Le molly amazone souffre d'un deuxième handicap. En effet, les recherches menées par l'Université du Texas montrent que les mâles molly voile préfèrent s'accoupler avec les femelles de leur propre espèce plûtot que de donner leur sperme aux molly amazones. Les molly voile produisent également plus de sperme lorsqu'ils s'accouplent avec les molly sailfin femelles.

Les molly amazones souffrent donc d'un double désavantage : leur renouvellement génétique est extrêmement limité, et les mâles de l'espèce apparentée évitent de s'accoupler avec elles. Cependant, elles ont réussi à survivre beaucoup plus longtemps que n'importe quelle espèce verterbrée asexuée.

Il est nécessaire de mener davantage de recherches pour expliquer qu'elle est le processus exact qui a permis au molly amazone de survivre jusqu'à aujourd'hui. Cette recherche est importante, car elle pourrait nous aider à comprendre certains mécanismes fondamentaux de l'évolution qui jouent probablement un rôle dans la survie d'autres espèces asexuées et qui pourraient même être important pour les espèces sexuées. Ces résultats pourraient également permettre de conserver certaines espèces asexuées.

"Nous devons apprécier de manière plus détaillée l'évolution du molly amazone" explique le Dr Lamatsch, maintenant à l'Institut de Limnologie à l'Académie des sciences autrichienne (Österreichische Akademie der Wissenschaften)
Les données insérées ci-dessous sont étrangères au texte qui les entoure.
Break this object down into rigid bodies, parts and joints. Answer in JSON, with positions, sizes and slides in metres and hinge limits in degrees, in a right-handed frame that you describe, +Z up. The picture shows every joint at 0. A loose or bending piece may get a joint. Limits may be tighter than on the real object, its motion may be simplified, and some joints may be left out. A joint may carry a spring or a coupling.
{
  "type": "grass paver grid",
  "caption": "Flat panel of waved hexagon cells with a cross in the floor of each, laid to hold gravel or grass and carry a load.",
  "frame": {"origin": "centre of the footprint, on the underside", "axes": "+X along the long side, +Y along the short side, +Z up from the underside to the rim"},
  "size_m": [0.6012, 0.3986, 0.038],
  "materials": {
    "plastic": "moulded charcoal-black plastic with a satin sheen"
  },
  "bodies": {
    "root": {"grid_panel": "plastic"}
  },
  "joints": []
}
Evolution@home envisage de travailler de nouveau sur le molly amazone pour permettre de tester les diverses explications possibles afin de savoir comment le molly amazone parvient à nager à contre courant de l'évolution alors que ce comportement conduit rapidement à l'exctinction d'autres espèces asexuées.


Plus d'informations

L'article scientifique est librement consultable :

Loewe L & Lamatsch D (2008) "Quantifying the threat of extinction from Muller's ratchet in the diploid Amazon molly (Poecilia formosa)" BMC Evolutionary Biology 8:88   PDF | PubMed | DOI | Journal | ISI Web   

Cet article a été repris par plusieurs médias :
  • BBC Scotland: "No sex for all-girl fish species" (Pas de sexe pour une espèce amazone)
  • CNN SciTechBlog: "No sex means tricky survival for fish species" (Pas de sexe = d'embêtant problèmes pour la survie de certaines espèces de poissons)
  • Uni Edinburgh press release: "Tiny fish's survival struggle defies evolutionary laws" ("La survie d'un petit poisson défie les lois de l'évolution")
  • D'autres articles en anglais peuvent être trouvés sur Google.
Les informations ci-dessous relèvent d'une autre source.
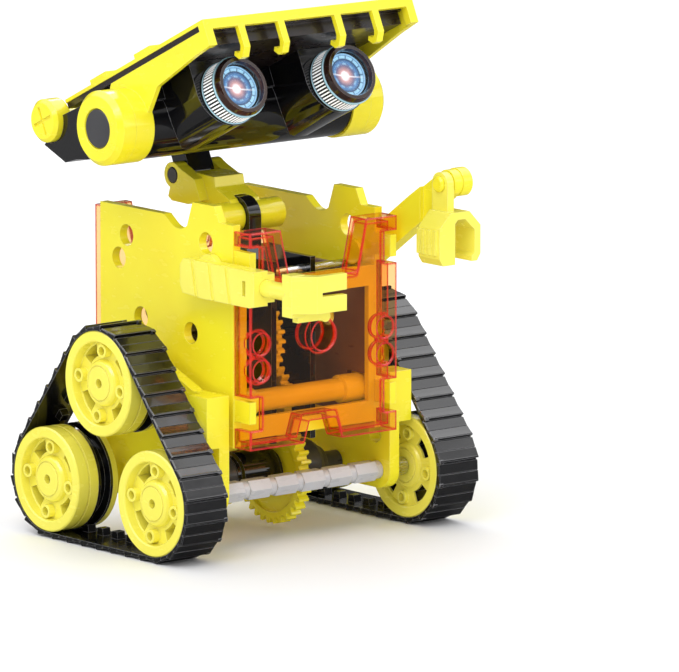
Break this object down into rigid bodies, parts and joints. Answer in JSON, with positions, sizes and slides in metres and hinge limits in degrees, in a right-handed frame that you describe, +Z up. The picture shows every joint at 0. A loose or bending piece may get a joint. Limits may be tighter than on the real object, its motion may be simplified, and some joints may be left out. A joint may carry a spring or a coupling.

[1] dénition du cliquet de Müller : la composition du génome qui se reproduit par voie asexuée accumule inexorablement des mutations de façon irréversible. Au cours du temps, des mutations délétères apparaissent inexorablement. Un organisme se reproduisant de façon asexuée ne peut donc que cumuler ces mutations : les descendants ont au mieux au moins autant de mutations que leurs parents. Cette situation rend la reproduction asexuée désavantageuse sur le long terme.